As the century progressed, Americans embraced a wider variety of sports, and their suspicion of recreation was replaced by a celebration of the physical and moral benefits of sporting competition. As attitudes changed, sports moved onto the pages of even the more expensive and conventional papers. And as part of this greater acceptance of sports, baseball displaced prizefighting as the most popular sport in America. 

There were a number of reasons for this, but at least part of baseball's ascendance as the "national pastime" was due to the game's better suitability for newspaper coverage. Far better than the boxing matches that preceded it or the football games that followed, baseball could easily be reduced to numbers—an entire game could be summarized efficiently in a box score, and teams and players could be compared using statistics. Of course, there was no replacing the experience of watching a ballgame—and the vivid narrative penned by a talented sports writer added texture to the statistical summary. But a simple box score, reducible to a few column-inches on the page, could be disseminated across the city, and across the nation, uniting Americans in the common social experience of a sporting event that may have really unfolded on the opposite side of the country.
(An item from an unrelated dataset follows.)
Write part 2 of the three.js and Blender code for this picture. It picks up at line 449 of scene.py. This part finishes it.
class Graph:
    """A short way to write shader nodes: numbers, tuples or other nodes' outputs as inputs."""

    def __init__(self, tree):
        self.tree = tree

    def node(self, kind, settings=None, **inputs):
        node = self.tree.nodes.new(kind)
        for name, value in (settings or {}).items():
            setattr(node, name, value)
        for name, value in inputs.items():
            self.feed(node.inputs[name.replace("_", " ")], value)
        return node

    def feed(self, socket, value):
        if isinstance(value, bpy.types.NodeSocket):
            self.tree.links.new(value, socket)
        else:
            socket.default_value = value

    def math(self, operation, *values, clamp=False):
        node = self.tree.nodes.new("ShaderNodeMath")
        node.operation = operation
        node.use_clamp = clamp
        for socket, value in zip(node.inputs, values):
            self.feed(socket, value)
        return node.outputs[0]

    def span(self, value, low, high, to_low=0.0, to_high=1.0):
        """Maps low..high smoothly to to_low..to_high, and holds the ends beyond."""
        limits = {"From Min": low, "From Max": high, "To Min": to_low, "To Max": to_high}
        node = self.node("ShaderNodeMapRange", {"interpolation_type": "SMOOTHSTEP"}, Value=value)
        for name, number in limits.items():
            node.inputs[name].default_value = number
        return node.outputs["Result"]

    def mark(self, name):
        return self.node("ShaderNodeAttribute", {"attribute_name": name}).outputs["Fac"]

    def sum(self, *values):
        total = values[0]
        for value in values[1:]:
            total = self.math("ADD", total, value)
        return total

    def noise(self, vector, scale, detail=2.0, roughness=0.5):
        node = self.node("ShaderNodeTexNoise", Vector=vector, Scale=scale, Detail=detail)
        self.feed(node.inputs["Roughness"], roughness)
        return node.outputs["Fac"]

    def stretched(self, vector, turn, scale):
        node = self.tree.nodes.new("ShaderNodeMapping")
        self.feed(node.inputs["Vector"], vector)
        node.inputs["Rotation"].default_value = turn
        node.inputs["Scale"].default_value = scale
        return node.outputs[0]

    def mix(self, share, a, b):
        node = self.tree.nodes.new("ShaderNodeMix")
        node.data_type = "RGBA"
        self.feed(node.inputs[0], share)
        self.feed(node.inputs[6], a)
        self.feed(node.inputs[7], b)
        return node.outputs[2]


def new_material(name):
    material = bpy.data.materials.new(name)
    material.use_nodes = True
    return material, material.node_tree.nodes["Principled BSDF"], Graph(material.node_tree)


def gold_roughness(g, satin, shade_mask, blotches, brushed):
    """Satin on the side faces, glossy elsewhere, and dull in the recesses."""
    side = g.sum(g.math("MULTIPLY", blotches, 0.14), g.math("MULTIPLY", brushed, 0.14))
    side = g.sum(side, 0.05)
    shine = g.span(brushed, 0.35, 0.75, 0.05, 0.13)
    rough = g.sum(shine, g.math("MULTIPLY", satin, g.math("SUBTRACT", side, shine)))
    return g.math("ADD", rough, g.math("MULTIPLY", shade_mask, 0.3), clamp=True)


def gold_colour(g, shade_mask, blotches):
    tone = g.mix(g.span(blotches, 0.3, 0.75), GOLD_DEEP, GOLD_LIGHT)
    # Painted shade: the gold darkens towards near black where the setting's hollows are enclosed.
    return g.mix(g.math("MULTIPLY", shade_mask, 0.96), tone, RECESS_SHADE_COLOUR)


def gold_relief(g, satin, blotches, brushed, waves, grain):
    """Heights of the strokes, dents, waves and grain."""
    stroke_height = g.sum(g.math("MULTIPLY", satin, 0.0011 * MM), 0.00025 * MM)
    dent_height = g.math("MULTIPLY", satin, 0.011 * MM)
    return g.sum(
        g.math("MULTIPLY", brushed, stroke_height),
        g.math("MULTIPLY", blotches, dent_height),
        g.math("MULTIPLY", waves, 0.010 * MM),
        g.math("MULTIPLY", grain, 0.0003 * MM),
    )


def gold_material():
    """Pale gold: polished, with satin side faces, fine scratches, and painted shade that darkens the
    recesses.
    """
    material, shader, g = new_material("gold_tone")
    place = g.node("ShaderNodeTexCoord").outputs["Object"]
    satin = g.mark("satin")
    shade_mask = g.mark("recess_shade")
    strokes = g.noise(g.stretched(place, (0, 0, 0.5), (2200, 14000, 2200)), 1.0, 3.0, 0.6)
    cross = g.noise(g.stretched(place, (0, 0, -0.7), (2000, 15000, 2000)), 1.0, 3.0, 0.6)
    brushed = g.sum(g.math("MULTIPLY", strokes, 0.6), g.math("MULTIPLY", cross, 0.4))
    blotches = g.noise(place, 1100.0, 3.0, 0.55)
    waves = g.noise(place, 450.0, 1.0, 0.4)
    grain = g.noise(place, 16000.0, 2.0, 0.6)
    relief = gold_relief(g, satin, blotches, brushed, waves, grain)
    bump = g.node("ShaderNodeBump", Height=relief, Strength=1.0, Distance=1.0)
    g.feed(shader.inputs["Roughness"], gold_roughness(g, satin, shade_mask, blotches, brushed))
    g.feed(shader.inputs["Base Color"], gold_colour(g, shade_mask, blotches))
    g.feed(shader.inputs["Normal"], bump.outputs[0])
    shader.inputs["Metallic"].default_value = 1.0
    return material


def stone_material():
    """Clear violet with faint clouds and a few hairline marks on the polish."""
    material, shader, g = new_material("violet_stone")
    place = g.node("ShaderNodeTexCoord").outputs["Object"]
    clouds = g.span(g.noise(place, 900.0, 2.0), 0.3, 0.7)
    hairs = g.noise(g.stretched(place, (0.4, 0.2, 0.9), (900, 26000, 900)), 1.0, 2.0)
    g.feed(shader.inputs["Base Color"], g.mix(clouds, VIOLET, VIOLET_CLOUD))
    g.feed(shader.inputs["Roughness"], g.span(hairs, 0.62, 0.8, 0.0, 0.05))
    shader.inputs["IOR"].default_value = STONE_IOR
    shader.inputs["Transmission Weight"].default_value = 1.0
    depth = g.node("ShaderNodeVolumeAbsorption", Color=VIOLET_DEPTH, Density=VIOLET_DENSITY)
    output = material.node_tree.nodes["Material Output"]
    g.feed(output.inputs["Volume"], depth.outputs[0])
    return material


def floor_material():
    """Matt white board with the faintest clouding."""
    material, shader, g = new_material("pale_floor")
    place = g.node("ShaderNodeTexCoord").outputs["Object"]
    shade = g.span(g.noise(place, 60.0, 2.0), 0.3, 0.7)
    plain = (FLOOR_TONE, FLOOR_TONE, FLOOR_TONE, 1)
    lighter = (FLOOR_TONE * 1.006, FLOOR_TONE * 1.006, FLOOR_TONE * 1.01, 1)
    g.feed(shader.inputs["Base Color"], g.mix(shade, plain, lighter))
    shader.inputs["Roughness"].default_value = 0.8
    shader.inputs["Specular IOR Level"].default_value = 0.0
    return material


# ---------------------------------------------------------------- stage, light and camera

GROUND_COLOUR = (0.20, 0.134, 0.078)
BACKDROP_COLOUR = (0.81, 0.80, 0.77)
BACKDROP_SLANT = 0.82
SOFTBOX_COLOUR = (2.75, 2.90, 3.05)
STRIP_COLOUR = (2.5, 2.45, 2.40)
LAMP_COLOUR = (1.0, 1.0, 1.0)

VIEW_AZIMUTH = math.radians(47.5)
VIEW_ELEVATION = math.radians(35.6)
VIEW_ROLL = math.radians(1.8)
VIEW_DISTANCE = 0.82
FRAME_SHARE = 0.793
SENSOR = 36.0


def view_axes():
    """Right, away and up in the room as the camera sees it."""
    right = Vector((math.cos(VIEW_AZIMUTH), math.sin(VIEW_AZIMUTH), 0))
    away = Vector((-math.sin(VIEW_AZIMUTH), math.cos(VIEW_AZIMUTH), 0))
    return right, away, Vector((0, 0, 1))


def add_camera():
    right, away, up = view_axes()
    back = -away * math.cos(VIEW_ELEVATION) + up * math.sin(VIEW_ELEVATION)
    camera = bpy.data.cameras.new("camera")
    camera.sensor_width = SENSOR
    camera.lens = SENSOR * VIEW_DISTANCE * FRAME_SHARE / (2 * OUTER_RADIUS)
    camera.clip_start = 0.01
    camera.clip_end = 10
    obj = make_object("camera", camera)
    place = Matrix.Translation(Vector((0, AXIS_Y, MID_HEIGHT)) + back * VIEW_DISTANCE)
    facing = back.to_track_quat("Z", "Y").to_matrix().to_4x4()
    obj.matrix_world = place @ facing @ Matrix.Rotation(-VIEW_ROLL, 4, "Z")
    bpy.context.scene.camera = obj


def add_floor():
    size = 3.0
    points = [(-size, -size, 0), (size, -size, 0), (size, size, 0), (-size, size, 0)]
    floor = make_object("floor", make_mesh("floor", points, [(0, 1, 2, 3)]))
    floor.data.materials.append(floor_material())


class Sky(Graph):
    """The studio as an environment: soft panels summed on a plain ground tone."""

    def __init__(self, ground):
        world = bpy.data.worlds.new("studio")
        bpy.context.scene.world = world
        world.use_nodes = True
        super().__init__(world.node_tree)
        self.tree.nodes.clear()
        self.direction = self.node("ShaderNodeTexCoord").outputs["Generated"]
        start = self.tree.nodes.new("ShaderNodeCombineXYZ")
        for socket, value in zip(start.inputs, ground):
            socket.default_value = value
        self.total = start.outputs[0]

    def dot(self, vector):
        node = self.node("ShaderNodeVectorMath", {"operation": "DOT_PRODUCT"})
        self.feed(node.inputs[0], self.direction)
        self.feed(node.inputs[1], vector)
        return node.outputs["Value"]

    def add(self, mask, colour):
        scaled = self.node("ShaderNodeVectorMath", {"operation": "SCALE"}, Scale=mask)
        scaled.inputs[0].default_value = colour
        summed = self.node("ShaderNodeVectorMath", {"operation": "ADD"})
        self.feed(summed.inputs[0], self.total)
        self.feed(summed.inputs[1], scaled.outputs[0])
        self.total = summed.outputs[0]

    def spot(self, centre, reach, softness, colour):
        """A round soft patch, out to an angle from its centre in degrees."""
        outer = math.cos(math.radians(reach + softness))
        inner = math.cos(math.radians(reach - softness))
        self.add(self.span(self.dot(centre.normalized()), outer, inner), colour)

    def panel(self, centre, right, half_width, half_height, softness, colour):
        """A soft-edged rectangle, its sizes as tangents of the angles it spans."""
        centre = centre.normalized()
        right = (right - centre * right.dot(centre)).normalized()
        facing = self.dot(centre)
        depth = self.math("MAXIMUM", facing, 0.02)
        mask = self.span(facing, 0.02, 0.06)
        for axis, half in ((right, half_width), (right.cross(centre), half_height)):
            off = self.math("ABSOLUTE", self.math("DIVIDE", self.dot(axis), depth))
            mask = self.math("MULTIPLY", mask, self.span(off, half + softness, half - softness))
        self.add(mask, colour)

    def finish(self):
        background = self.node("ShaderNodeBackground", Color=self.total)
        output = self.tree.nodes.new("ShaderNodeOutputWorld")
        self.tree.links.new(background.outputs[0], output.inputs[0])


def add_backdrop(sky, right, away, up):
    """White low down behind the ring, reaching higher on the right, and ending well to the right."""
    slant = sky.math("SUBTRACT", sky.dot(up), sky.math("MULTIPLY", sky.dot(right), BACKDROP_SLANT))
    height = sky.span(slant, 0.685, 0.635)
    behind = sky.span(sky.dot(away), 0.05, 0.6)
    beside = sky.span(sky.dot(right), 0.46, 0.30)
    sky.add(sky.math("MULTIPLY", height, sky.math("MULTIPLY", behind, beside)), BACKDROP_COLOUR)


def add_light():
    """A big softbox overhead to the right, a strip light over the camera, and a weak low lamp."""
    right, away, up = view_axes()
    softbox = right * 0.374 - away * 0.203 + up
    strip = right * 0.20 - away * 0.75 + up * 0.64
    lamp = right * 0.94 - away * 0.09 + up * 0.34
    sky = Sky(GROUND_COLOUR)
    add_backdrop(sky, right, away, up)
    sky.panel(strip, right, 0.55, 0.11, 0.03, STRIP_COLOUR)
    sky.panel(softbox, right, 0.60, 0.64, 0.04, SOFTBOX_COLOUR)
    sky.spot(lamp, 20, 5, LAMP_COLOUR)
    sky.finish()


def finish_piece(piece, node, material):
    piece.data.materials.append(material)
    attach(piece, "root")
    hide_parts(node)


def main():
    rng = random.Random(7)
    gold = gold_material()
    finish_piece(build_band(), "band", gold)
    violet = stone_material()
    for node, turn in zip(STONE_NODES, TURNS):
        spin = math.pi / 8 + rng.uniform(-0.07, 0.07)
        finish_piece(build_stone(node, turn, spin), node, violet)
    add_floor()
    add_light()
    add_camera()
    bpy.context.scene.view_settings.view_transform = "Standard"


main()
In this sense, sports coverage and crime coverage had something in common—they tied Americans together through knowledge of a series of dramatic and entertaining events. Through their coverage of the sensational and the horrific, the scandal and the spectacle, penny papers formed Americans into a community of curiosity seekers.

From Helen Jewett to American Idol

The significance of this cannot be overstated. Since the nation's founding, statesmen and philosophers had worried about what might tie Americans together. In a nation so large, divided into often-antagonistic regions, and separated by politics, religion, and ethnicity, they agonized over the possible sources of national cohesion. 

  • Thomas Jefferson suggested that national identity might derive from Americans' commitment to republican ideals.
  • Alexander Hamilton argued that unity could be forged by a shared investment in national debt.
  • Noah Webster said the answer lay in the development of a set of standardized school materials.
  • George Washington urged Congress to create a national university that would bring together young men from across the country.

Alongside these great names and their grand schemes, any discussion of the scandalmongers Benjamin Day and James Gordon Bennett may seem misplaced. But their introduction of an affordable newspaper that delivered stories that interested people and that provided America's diverse population with a shared set of compelling literary experiences did a great deal to shape a common national consciousness.

The German philosopher Goethe suggested that national identity is founded on a sense of shared experience, an individual's awareness that some act being performed was "being replicated simultaneously by thousands (or millions) of others of whose existence he is confident, yet of whose identity he has not the slightest notion." 

Benedict Anderson, an American social theorist and historian, more recently suggested that reading a daily paper was precisely this sort of act—a daily ritual performed by millions of Americans in full awareness that millions of others were doing the same. If Goethe and Anderson are correct, the creators of the penny press did more than take the news out of the coffee house and into the street. They helped turned America's diverse and disconnected populace into a culturally united people.